■ YOUR OBJECTIVE
Wherever a line below holds the word "with", copy that line.

■ EXTRACTED INFORMATION
____
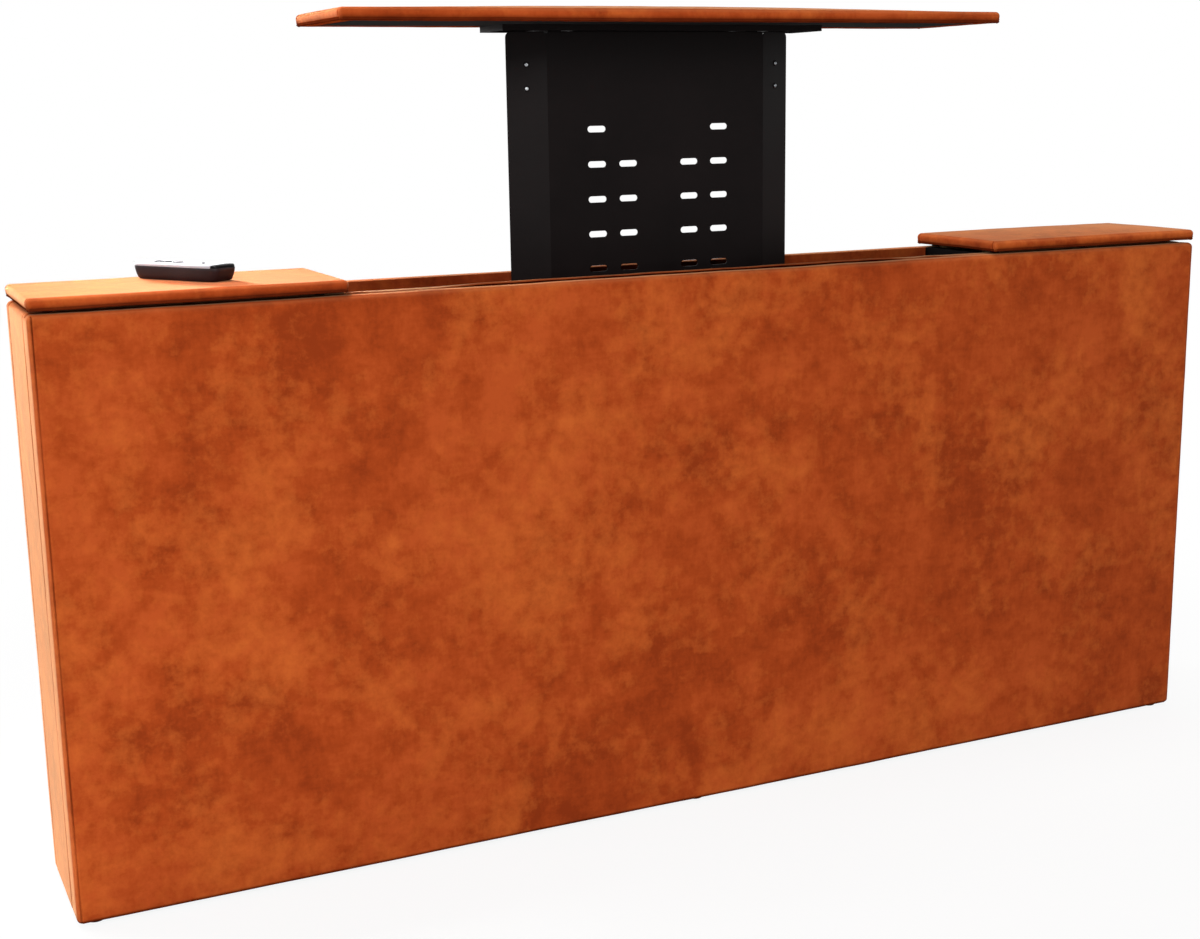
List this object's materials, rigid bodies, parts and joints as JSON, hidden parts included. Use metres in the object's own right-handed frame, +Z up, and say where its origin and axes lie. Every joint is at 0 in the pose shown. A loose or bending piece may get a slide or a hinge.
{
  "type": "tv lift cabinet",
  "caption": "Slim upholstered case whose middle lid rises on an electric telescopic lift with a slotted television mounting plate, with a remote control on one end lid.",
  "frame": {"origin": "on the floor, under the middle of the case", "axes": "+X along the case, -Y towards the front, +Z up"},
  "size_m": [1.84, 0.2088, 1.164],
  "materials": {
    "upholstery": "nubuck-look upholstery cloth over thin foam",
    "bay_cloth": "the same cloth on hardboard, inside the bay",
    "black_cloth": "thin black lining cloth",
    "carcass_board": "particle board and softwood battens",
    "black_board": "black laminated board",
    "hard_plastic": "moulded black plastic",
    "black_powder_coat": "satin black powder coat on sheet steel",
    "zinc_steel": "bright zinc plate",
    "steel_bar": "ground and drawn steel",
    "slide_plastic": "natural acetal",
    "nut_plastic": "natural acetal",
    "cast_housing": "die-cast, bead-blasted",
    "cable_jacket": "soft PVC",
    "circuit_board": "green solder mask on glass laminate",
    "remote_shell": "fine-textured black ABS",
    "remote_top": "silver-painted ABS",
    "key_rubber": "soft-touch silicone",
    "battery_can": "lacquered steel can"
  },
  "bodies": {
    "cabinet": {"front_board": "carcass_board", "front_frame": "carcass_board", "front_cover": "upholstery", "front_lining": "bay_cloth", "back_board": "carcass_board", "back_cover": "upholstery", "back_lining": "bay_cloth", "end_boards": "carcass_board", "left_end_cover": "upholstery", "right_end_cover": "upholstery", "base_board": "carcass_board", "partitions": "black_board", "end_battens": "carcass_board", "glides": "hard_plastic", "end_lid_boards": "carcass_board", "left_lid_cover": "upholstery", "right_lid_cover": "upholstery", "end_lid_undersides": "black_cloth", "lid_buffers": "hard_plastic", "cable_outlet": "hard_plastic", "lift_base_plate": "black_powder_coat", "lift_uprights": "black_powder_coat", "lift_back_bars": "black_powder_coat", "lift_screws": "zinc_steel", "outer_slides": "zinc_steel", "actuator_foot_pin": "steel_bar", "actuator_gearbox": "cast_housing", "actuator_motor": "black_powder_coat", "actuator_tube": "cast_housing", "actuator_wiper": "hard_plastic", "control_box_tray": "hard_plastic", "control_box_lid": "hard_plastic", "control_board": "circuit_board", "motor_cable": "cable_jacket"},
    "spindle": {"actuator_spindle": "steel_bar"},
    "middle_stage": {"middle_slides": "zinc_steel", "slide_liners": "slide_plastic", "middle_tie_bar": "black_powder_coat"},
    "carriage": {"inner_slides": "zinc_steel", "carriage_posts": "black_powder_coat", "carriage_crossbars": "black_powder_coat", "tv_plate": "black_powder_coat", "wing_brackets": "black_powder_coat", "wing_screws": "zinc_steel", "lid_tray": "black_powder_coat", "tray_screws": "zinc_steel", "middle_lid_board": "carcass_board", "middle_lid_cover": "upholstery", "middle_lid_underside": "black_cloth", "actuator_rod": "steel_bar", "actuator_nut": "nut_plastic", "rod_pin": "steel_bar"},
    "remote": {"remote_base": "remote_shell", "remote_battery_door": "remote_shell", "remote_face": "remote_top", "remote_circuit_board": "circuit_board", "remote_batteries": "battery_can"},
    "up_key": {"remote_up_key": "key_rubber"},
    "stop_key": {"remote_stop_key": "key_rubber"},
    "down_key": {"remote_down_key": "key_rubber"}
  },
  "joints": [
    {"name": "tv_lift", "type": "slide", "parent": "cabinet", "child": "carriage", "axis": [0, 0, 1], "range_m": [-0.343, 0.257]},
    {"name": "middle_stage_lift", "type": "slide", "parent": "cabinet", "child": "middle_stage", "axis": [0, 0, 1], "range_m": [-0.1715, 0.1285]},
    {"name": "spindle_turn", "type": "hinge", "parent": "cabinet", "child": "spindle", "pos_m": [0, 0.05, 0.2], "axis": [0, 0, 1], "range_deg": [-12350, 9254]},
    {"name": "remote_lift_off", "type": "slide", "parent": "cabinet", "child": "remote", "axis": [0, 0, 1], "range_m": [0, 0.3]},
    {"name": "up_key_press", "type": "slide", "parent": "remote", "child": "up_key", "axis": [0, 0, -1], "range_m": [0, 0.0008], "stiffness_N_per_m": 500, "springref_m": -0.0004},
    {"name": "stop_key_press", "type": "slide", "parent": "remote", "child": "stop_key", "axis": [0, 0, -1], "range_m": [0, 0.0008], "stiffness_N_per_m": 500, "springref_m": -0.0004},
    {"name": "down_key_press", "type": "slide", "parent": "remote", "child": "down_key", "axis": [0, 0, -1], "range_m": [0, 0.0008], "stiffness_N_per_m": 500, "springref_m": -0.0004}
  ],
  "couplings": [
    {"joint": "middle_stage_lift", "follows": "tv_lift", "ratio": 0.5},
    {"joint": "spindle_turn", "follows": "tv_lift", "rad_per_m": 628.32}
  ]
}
____
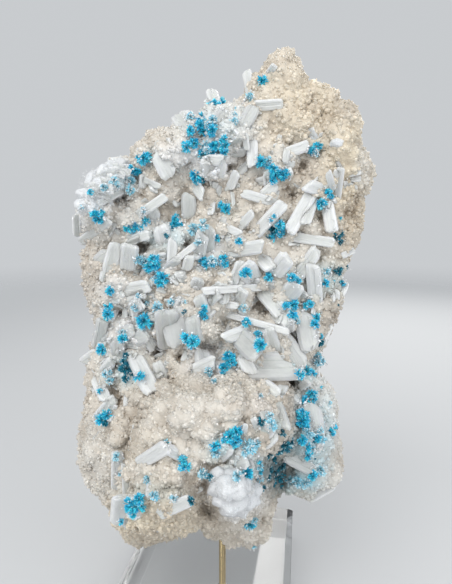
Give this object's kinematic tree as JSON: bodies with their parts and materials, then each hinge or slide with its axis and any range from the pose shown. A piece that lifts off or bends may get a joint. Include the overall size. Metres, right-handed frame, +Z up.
____
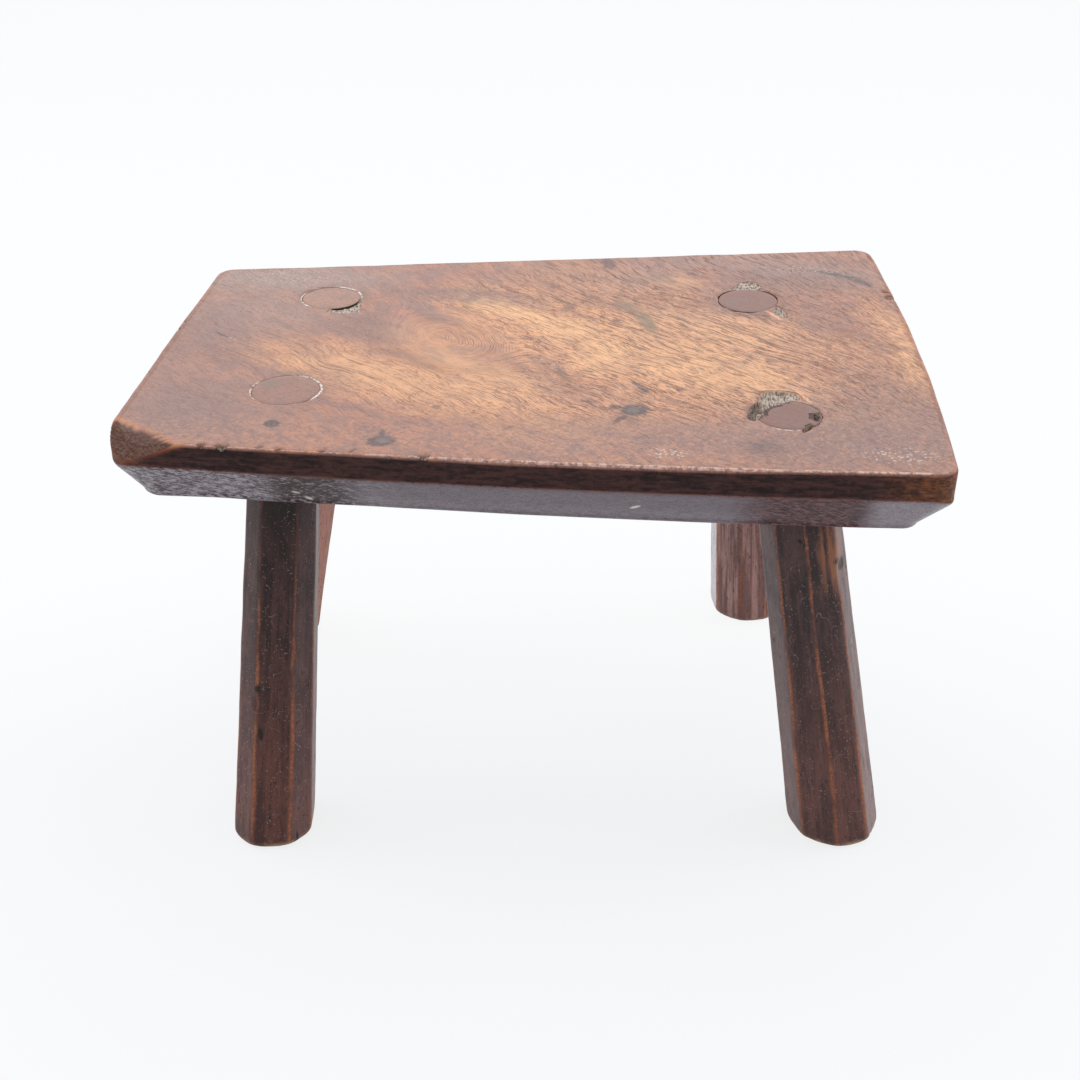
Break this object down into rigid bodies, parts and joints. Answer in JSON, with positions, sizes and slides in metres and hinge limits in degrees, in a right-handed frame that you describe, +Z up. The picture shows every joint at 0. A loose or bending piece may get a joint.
____
■ RESULT OF THIS TASK
  "caption": "Slim upholstered case whose middle lid rises on an electric telescopic lift with a slotted television mounting plate, with a remote control on one end lid.",
Give this object's kinematic tree as JSON: bodies with their parts and materials, then each hinge or slide with its axis and any range from the pose shown. A piece that lifts off or bends may get a joint. Include the overall size. Metres, right-handed frame, +Z up.
Break this object down into rigid bodies, parts and joints. Answer in JSON, with positions, sizes and slides in metres and hinge limits in degrees, in a right-handed frame that you describe, +Z up. The picture shows every joint at 0. A loose or bending piece may get a joint.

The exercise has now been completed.